En aquella época, ningún menor de edad, ningún adolescente podía estar fuera de la casa o en la calle, después de las ocho de la noche; “a esa hora la policía tocaba pito”, literal, sonaba el pito. Recuerda, cuando en un negocio cualquiera, estaba viendo jugar billar con unos amigos, y sorpresivamente llegó el alcalde y la policía y los llevaron al comando un buen rato, sólo por no tener edad, pero cuando la cumplió, entraba a La Popular (negocio que estaba enseguida de la iglesia), a las tres de la tarde y salía a las diez (casi una jornada laboral como quienes la cumplen hoy en el Bar Ganadero y Verdemar, entre otros, hasta con extras). También fue cervecerito don Abad, a sesenta centavos compraba la cerveza, “y la clarita, la de botella pequeña, a cuarenta centavos la consegua”. Conoció Medellín a sus dieciocho también; viajaba en la escalera de Miguel Gómez, recuerda que los pasajeros encargaban el puesto un día antes y a la una de la mañana lo ocupaban; “llegábamos tiesos de frio porque nos íbamos por Granada, Marinilla, Rionegro y Santa Elena”.

Se casó a las seis de la tarde y la invitación fue abierta y con marcadas diferencias de las bodas modernas. Lleva entonces sesenta y dos años de casado, tuvo cinco hijos varones, cuenta con ochenta y tres de vida y con una memoria que describe como “buena, muy buena, hago mandados, merco y nada se me olvida… la memoria no me ha fallado todavía”.

Aquel almacén sin nombre tiene tantas anécdotas como su dueño. La primera es que efectivamente sí tuvo nombre, se llamó: Almacén El Campesino, pero por cuenta de la violencia y como estrategia de supervivencia o quizá como garantía de vida para su almacén, un día cualquiera y copado el pueblo de gente extraña, quitó el aviso para evitar conflictos. En un par de ocasiones le tocó bajar las cortinas de manera improvista.

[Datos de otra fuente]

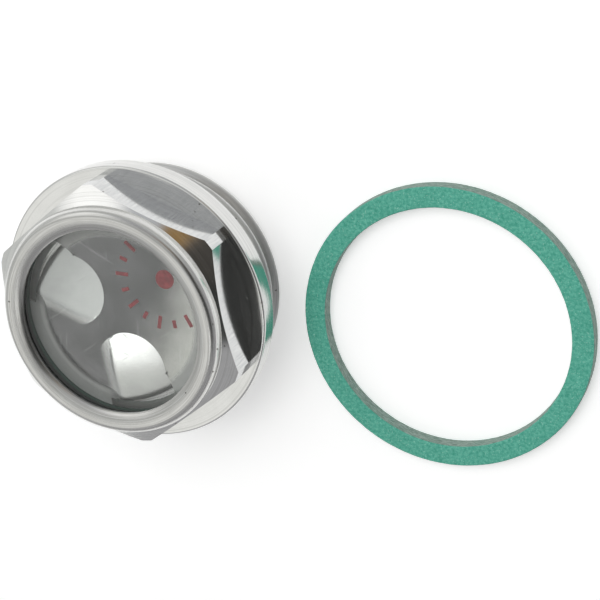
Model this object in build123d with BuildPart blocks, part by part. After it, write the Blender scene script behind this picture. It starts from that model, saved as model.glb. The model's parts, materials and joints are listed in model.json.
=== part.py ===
# Tank level gauge: a turned aluminium plug with a glass window held by a rolled rim, a polished
# reflector behind the glass, and the flat ring that seals the plug's collar on the tank.
# Millimetres. +Z points out of the tank, through the window. The origin is on the thread's axis,
# in the plane of the collar's underside, which is the face that seals.

import os
from math import cos, radians, sin, tan

from build123d import *

# thread and spigot (G 1 pipe thread, left plain at its major diameter)
threadDiameter = 33.249
spigotLength = 9.05
spigotChamfer = 1.0
boreDiameter = 25.2
boreChamfer = 0.5

# collar and hexagon
collarDiameter = 38.5
collarThickness = 3.0
collarChamfer = 0.3
hexAcrossFlats = 32.0
hexCornerDiameter = 36.1
hexHeight = 5.45
hexChamferAngle = 30.0

# rolled rim round the window
rimDiameter = 31.4
rimHeight = 1.75
rimShoulder = 1.1
windowDiameter = 25.6
lipThickness = 0.35
lipDrop = 0.55

# what the rim holds, from the glass down to the seat
glassDiameter = 28.6
glassThickness = 3.0
glassEdge = 0.25
gasketInnerDiameter = 25.2
gasketThickness = 0.8
reflectorDiameter = 28.4
sheetThickness = 0.5
pocketClearance = 0.1

# the two tongues cut in the reflector and bent back to let the oil in
tongueRadius = 5.1
tongueCentre = 7.6
tongueSpacing = 120.0
mouthWidth = 13.0
tongueKerf = 0.12
bendOffset = 4.2
bendRadius = 3.5
bendAngle = 17.0
tongueClearance = 0.35
markAngle = 30.0

# sealing ring, taken off and laid flat beside the plug
ringOuterDiameter = 39.2
ringInnerDiameter = 33.4
ringThickness = 2.0
ringGap = 1.5
ringAngle = -13.0

# radii and heights that follow from the sizes above
threadRadius = threadDiameter / 2
boreRadius = boreDiameter / 2
collarRadius = collarDiameter / 2
hexCornerRadius = hexCornerDiameter / 2
rimRadius = rimDiameter / 2
windowRadius = windowDiameter / 2
pocketRadius = glassDiameter / 2 + pocketClearance
reflectorRadius = reflectorDiameter / 2

coneSlope = tan(radians(hexChamferAngle))
hexTop = collarThickness + hexHeight
coneFoot = hexTop - (hexCornerRadius - hexAcrossFlats / 2) * coneSlope
rimBase = hexTop + (hexAcrossFlats / 2 - rimRadius) * coneSlope
rimTop = rimBase + rimHeight
lipEdge = rimTop - lipDrop
glassTop = lipEdge - lipThickness
gasketTop = glassTop - glassThickness
reflectorTop = gasketTop - gasketThickness
seatHeight = reflectorTop - sheetThickness


# body: turned from hexagon bar, with its rim rolled over the glass
with BuildPart() as body:
    with BuildSketch(Plane.XY):
        RegularPolygon(hexAcrossFlats / 2, 6, major_radius=False, rotation=30)
    extrude(amount=rimBase)
    # the lathe rounds the hexagon's corners and turns its front to a cone
    with BuildSketch(Plane.XZ):
        with BuildLine():
            Polyline(
                (0, 0),
                (hexCornerRadius, 0),
                (hexCornerRadius, coneFoot),
                (rimRadius, rimBase),
                (0, rimBase),
                close=True,
            )
        make_face()
    revolve(axis=Axis.Z, mode=Mode.INTERSECT)

    # spigot, collar and rim in one turned profile
    with BuildSketch(Plane.XZ):
        with BuildLine():
            turned = Polyline(
                (0, lipEdge),
                (0, -spigotLength),
                (threadRadius - spigotChamfer, -spigotLength),
                (threadRadius, spigotChamfer - spigotLength),
                (threadRadius, 0),
                (collarRadius - collarChamfer, 0),
                (collarRadius, collarChamfer),
                (collarRadius, collarThickness - collarChamfer),
                (collarRadius - collarChamfer, collarThickness),
                (rimRadius, collarThickness),
                (rimRadius, rimTop - rimShoulder),
            )
            shoulder = JernArc(turned @ 1, (0, 1), rimShoulder, 90)
            # the rolled metal falls in a shallow curve to the thin edge round the window
            fall = TangentArc(shoulder @ 1, (windowRadius, lipEdge), tangent=shoulder % 1)
            Line(fall @ 1, turned @ 0)
        make_face()
    revolve(axis=Axis.Z)

    # bore, seat, the pocket that holds the glass, and the window
    with BuildSketch(Plane.XZ):
        with BuildLine():
            Polyline(
                (0, -spigotLength),
                (boreRadius + boreChamfer, -spigotLength),
                (boreRadius, boreChamfer - spigotLength),
                (boreRadius, seatHeight),
                (pocketRadius, seatHeight),
                (pocketRadius, glassTop),
                (windowRadius, glassTop),
                (windowRadius, rimTop),
                (0, rimTop),
                close=True,
            )
        make_face()
    revolve(axis=Axis.Z, mode=Mode.SUBTRACT)
body.part.label = "body"


# sight glass: a thick disc with its edges ground off
with BuildPart() as sightGlass:
    with BuildSketch(Plane.XY.offset(gasketTop)):
        Circle(glassDiameter / 2)
    extrude(amount=glassThickness)
    chamfer(sightGlass.edges(), glassEdge)
sightGlass.part.label = "sight_glass"


# glass gasket: the flat ring that the glass is pressed down on
with BuildPart() as glassGasket:
    with BuildSketch(Plane.XY.offset(reflectorTop)):
        Circle(glassDiameter / 2)
        Circle(gasketInnerDiameter / 2, mode=Mode.SUBTRACT)
    extrude(amount=gasketThickness)
glassGasket.part.label = "glass_gasket"


# The reflector's printed mark lies on markPlane's X. Each tongue points along its own X, and its
# root is on the side away from the mark, at bendOffset from the tongue's middle line.
markPlane = Plane.XY.offset(reflectorTop).rotated((0, 0, markAngle))
tonguePlane = markPlane.rotated((0, 0, tongueSpacing))
bendPlane = Plane(tonguePlane.origin, x_dir=tonguePlane.y_dir, z_dir=tonguePlane.x_dir)

# outline of the tongue's hole: a circle with a mouth that widens to the disc's edge
with BuildSketch() as tongueOutline:
    with Locations((tongueCentre, 0)):
        Circle(tongueRadius)
    with BuildLine():
        Polyline(
            (tongueCentre, -tongueRadius),
            (reflectorRadius + sheetThickness, -mouthWidth / 2),
            (reflectorRadius + sheetThickness, mouthWidth / 2),
            (tongueCentre, tongueRadius),
            close=True,
        )
    make_face()

# tongue: a strip bent down from its root, trimmed to the outline less the width of the cut
with BuildPart() as tongue:
    with BuildSketch(bendPlane):
        with BuildLine():
            root = Line((mouthWidth, 0), (bendOffset, 0))
            bend = JernArc(root @ 1, (-1, 0), bendRadius, bendAngle)
            Line(bend @ 1, bend @ 1 + (bend % 1) * (mouthWidth + tongueRadius))
            offset(amount=sheetThickness, side=Side.LEFT)
        make_face()
    extrude(amount=boreRadius)
    with BuildSketch(tonguePlane.offset(-reflectorTop)):
        add(tongueOutline.sketch)
        offset(amount=-tongueKerf)
        Circle(boreRadius - tongueClearance, mode=Mode.INTERSECT)
    extrude(amount=reflectorTop, mode=Mode.INTERSECT)

# reflector: a polished sheet disc, one half made with its tongue and then mirrored
with BuildPart() as reflector:
    with BuildSketch(markPlane):
        Circle(reflectorRadius)
    extrude(amount=-sheetThickness)
    with BuildSketch(tonguePlane):
        add(tongueOutline.sketch)
        with Locations((0, bendOffset)):
            Rectangle(
                reflectorDiameter + mouthWidth, mouthWidth, align=(Align.CENTER, Align.MIN), mode=Mode.SUBTRACT
            )
    extrude(amount=-sheetThickness, mode=Mode.SUBTRACT)
    add(tongue.part)
    mirrorPlane = Plane(markPlane.origin, x_dir=markPlane.x_dir, z_dir=markPlane.y_dir)
    split(bisect_by=mirrorPlane, keep=Keep.TOP)
    mirror(about=mirrorPlane)
reflector.part.label = "reflector"


# sealing ring: a plain flat ring
with BuildPart() as sealingRing:
    ringDistance = collarRadius + ringGap + ringOuterDiameter / 2
    ringCentre = (ringDistance * cos(radians(ringAngle)), ringDistance * sin(radians(ringAngle)))
    with BuildSketch(Plane.XY.offset(-spigotLength)):
        with Locations(ringCentre):
            Circle(ringOuterDiameter / 2)
            Circle(ringInnerDiameter / 2, mode=Mode.SUBTRACT)
    extrude(amount=ringThickness)
sealingRing.part.label = "sealing_ring"


os.makedirs("parts", exist_ok=True)
export_step(body.part, "parts/body.step")
export_step(sightGlass.part, "parts/sight_glass.step")
export_step(glassGasket.part, "parts/glass_gasket.step")
export_step(reflector.part, "parts/reflector.step")
export_step(sealingRing.part, "parts/sealing_ring.step")
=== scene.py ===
import json
import math

import bmesh
import bpy
from mathutils import Euler, Matrix, Quaternion, Vector, noise
from mathutils.geometry import delaunay_2d_cdt

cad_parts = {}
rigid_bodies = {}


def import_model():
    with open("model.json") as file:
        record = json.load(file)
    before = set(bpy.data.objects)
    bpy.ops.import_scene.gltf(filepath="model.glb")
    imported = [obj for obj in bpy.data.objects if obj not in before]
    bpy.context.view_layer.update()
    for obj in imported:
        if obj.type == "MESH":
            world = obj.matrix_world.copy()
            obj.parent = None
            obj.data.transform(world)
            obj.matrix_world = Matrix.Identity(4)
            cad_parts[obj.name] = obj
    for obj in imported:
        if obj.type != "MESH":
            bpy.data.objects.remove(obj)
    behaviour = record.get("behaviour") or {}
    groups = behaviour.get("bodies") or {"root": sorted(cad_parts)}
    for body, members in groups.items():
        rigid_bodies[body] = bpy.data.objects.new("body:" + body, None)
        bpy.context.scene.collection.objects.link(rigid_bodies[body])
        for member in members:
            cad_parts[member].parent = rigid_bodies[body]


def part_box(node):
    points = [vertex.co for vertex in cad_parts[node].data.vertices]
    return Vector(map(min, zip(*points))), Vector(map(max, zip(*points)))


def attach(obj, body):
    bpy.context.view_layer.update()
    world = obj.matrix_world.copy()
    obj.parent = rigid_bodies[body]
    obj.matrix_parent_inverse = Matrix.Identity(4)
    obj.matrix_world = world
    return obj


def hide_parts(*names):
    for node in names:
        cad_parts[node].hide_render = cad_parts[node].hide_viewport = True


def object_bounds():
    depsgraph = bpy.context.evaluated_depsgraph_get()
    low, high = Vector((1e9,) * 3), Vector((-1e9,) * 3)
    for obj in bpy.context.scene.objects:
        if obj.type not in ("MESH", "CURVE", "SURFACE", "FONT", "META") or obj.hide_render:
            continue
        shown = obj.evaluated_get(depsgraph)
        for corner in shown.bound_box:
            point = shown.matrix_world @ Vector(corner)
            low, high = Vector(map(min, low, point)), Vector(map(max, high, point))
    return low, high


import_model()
cadLow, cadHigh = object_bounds()

mm = 0.001  # sizes below are in millimetres, meshes are in metres


class Wire:
    # one output socket, shader or geometry; arithmetic on it adds Math nodes
    def __init__(self, graph, socket):
        self.graph = graph
        self.socket = socket

    def math(self, operation, *values, clamp=False):
        return self.graph.math(operation, self, *values, clamp=clamp)

    def __add__(self, other):
        return self.math("ADD", other)

    def __radd__(self, other):
        return self.graph.math("ADD", other, self)

    def __sub__(self, other):
        return self.math("SUBTRACT", other)

    def __rsub__(self, other):
        return self.graph.math("SUBTRACT", other, self)

    def __mul__(self, other):
        return self.math("MULTIPLY", other)

    def __rmul__(self, other):
        return self.graph.math("MULTIPLY", other, self)

    def __truediv__(self, other):
        return self.math("DIVIDE", other)

    def __rtruediv__(self, other):
        return self.graph.math("DIVIDE", other, self)

    def __gt__(self, other):
        return self.math("GREATER_THAN", other)

    def __lt__(self, other):
        return self.math("LESS_THAN", other)

    def clamped(self):
        return self.math("ADD", 0, clamp=True)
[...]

La segunda, se trata de los cuarenta y cinco mil pesos que le costó el almacén, y a Toñito Duque, quien murió hace bastantes años, empezó a pagarle doscientos, luego quinientos y, por último, mil quinientos pesos por el arriendo. Al tiempo compró el local en doscientos mil, “un precio para la época, normal”.

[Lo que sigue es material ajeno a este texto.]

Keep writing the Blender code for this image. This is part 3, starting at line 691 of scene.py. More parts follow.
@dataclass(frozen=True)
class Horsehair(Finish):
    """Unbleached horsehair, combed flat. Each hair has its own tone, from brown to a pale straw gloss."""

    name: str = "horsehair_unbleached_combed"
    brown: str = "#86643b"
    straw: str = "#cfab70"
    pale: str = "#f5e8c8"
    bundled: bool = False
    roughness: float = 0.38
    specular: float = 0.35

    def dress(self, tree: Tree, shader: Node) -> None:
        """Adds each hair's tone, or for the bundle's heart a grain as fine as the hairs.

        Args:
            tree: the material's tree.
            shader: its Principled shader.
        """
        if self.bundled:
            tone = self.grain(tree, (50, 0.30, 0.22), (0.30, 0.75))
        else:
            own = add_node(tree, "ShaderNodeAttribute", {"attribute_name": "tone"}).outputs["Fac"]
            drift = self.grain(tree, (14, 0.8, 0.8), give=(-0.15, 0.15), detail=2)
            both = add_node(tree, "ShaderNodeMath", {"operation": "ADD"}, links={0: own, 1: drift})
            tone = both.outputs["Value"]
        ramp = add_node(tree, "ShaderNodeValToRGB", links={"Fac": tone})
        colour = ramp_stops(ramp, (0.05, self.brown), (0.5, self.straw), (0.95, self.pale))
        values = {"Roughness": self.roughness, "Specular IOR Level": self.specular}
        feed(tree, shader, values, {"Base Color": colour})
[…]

El almacén cuenta con artículos especialmente para varones, siendo los campesinos los mejores clientes que se surten de botas de caucho, sombreros, camisas muy bonitas y pantalones. Dice que no le gusta que le pidan rebaja porque “para eso vendo barato”. La estantería es más joven que la tienda, pero sigue siendo vieja y eso nada importa, es útil y fina, y no la cambia, aunque su hijo lo sugiera. Sobre las vitrinas, que tienen veinte años con él (y de vida otros tantos), fueron ofrecidas por un amigo de Medellín que “estaba engüezado con ellas, me pidió que se las comprara y le dije que no; al tiempo me las regaló”. Por la época del desplazamiento perdió bastantes clientes de Salambrina, El Popal, entre otras veredas. Nunca olvida aquel domingo día del padre, cuando vendió once pares de botas y su amigo Estupiñan jocosamente le pidió que partieran por “su buena espalda”. Aquellas botas que valían cuatro mil quinientos pesos hoy cuestan cincuenta mil. No fía mucho, pero lo hace, “porque en todo negocio hay que fiar”. Pocos días pasa “en blanco”, pero los ha pasado, sin que le afecte.

Por cuenta de su hermano Ignacio, maestro ilustre y muy querido, aprendió el arte de la sastrería, lo que ayudó al sustento de su familia y para engalanar a los clientes con su buena mano. Un mes antes de la Semana Santa, ya copado de encargos, no recibía más compromisos. Cincuenta años con este oficio le permitieron hace mucho tiempo, hacer “mercados carnudos, mercados de cuarenta pesos muy carnudos para una semana”. Tampoco olvida el precio de los pantalones que un día fueron a cincuenta pesos, ahora a treinta y cinco mil. Nunca le gustó productos para las mujeres porque, “al menos el calzado, que pasa tanto de moda, termina siendo un encarte; el del hombre no”.

Don Abad sueña con que no vuelva la violencia “porque lo que vivimos fue lo peor de la vida”, y que arreglen tanta huecamenta por la vía de San Luis a El Cruce. Yo diría que por la vía hacia Medellín y más allá.

Dos preguntas en mis adentros me interrogan para cerrar, sobre qué saben los jóvenes del pasado de San Luis, así como ¿Por qué tantos están olvidando saludar, dar las gracias, pedir permiso y ayudar a sus papás como lo hacía don Abad?